## Supplied data
───

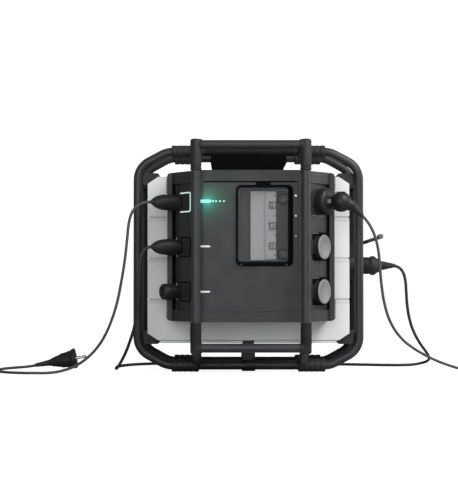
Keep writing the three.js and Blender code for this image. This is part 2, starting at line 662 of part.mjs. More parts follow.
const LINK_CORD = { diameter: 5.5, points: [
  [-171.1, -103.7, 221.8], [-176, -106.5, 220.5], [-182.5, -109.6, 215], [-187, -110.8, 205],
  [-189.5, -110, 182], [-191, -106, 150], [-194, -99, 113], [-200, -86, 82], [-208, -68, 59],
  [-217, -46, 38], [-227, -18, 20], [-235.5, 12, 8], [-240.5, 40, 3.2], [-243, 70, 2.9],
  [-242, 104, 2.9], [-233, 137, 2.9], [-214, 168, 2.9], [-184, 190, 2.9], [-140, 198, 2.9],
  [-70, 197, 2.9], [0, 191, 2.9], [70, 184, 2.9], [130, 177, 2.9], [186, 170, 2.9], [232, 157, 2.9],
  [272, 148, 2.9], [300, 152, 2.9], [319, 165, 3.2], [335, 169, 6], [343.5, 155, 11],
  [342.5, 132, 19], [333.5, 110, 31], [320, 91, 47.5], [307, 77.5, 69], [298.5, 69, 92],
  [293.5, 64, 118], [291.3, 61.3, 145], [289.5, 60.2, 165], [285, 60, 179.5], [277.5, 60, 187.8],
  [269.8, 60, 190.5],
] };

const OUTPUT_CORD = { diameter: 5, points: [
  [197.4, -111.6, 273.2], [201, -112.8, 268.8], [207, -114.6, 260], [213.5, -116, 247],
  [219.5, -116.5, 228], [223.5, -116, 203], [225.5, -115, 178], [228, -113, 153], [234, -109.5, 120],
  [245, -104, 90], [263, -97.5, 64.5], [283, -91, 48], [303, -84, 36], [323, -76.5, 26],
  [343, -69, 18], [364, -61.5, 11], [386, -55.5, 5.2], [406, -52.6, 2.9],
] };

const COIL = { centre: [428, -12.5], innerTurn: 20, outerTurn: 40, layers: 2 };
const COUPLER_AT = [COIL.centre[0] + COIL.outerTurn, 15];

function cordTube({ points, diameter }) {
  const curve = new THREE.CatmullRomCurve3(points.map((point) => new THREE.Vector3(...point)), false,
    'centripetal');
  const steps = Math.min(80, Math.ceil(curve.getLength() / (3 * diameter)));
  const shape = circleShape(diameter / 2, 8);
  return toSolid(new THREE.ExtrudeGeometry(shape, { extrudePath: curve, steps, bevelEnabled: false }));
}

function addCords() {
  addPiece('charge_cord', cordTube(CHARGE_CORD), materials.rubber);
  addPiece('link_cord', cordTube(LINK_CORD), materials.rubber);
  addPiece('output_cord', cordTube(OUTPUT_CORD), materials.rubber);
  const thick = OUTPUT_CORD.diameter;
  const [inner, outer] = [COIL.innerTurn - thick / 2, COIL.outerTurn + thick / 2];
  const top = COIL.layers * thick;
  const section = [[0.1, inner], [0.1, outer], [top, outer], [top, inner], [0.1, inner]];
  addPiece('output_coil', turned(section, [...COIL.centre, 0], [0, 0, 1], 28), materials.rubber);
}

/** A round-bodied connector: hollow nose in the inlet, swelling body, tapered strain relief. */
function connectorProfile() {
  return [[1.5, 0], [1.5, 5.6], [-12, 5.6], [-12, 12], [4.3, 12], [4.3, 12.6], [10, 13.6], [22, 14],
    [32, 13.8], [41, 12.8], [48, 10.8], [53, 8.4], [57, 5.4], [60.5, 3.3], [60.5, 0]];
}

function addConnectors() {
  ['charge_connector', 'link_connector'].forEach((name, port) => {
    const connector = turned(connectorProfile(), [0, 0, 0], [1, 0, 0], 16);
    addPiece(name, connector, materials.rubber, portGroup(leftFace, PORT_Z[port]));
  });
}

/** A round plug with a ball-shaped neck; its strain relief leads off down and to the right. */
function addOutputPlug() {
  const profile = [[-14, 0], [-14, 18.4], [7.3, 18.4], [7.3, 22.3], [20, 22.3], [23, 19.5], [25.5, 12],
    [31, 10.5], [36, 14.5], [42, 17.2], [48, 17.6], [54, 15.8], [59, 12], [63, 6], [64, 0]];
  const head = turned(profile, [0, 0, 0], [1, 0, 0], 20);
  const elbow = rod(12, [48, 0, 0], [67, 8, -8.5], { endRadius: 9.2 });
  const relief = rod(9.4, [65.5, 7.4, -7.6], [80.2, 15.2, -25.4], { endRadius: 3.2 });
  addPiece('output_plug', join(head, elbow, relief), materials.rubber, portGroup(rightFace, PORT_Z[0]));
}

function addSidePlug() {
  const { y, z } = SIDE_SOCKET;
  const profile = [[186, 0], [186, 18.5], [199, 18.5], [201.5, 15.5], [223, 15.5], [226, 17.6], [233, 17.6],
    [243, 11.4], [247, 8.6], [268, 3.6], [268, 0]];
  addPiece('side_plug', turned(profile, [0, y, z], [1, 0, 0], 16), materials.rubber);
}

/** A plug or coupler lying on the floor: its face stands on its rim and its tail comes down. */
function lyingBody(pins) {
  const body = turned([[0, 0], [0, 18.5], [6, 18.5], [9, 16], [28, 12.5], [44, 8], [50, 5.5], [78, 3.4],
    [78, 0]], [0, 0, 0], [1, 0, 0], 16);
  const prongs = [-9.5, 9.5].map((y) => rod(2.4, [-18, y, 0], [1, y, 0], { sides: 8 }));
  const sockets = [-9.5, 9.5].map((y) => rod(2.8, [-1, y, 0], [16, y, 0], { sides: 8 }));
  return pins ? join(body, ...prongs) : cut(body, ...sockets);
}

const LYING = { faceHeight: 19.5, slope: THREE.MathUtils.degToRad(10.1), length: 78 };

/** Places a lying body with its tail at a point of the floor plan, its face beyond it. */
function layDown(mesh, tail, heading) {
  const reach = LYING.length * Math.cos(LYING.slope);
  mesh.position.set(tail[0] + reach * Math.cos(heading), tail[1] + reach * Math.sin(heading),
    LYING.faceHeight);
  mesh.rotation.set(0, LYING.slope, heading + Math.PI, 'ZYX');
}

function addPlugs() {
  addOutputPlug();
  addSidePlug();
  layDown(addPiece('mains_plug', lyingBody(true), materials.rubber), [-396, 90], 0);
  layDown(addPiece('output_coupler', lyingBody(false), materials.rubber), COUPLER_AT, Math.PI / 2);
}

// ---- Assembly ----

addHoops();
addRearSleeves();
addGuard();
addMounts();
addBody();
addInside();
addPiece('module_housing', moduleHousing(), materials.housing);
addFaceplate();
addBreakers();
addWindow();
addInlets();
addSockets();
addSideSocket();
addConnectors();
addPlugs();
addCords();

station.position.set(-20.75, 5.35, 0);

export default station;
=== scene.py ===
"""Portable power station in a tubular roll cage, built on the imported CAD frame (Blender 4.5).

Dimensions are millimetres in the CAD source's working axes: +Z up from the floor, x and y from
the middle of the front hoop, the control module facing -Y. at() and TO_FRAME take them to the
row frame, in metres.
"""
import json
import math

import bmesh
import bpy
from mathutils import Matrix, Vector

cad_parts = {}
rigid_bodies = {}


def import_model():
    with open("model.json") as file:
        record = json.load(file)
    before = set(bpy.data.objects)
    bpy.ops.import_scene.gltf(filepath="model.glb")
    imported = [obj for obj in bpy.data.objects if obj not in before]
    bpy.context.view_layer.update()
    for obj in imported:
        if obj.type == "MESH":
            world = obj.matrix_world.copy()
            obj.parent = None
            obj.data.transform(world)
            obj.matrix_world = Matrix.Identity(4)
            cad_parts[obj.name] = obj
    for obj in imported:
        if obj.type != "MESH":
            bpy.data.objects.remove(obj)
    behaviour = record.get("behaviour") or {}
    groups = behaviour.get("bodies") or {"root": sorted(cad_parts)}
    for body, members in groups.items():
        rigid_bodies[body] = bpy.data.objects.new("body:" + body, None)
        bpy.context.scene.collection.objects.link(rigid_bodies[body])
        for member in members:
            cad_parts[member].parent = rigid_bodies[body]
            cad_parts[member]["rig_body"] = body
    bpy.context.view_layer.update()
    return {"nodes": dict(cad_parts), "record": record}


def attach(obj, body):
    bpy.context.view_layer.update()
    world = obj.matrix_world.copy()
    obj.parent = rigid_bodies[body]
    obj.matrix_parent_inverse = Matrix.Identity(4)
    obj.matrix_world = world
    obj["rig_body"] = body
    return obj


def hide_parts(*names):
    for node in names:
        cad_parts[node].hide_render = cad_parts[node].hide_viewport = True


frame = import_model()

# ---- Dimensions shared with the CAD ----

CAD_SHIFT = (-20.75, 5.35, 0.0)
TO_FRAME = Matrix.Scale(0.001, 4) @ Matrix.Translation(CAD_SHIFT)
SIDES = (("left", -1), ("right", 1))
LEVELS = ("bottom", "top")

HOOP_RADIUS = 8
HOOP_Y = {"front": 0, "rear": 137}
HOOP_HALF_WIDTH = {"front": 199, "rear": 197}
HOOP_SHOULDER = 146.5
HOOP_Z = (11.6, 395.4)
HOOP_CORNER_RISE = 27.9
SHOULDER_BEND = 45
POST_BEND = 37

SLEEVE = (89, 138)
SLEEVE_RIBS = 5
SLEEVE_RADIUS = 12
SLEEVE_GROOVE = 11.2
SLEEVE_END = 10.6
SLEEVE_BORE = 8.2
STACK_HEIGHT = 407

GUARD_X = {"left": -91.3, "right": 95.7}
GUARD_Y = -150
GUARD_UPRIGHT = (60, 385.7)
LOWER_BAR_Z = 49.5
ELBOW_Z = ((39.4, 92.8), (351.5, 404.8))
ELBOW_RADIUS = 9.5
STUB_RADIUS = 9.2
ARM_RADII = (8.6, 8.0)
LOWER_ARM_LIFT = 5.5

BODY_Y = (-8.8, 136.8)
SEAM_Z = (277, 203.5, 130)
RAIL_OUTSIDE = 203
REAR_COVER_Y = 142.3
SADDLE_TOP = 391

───

## What you are asked to do
Every line that holds the string "objects" should be returned.

## Result
    before = set(bpy.data.objects)
    imported = [obj for obj in bpy.data.objects if obj not in before]
            bpy.data.objects.remove(obj)
        rigid_bodies[body] = bpy.data.objects.new("body:" + body, None)
        bpy.context.scene.collection.objects.link(rigid_bodies[body])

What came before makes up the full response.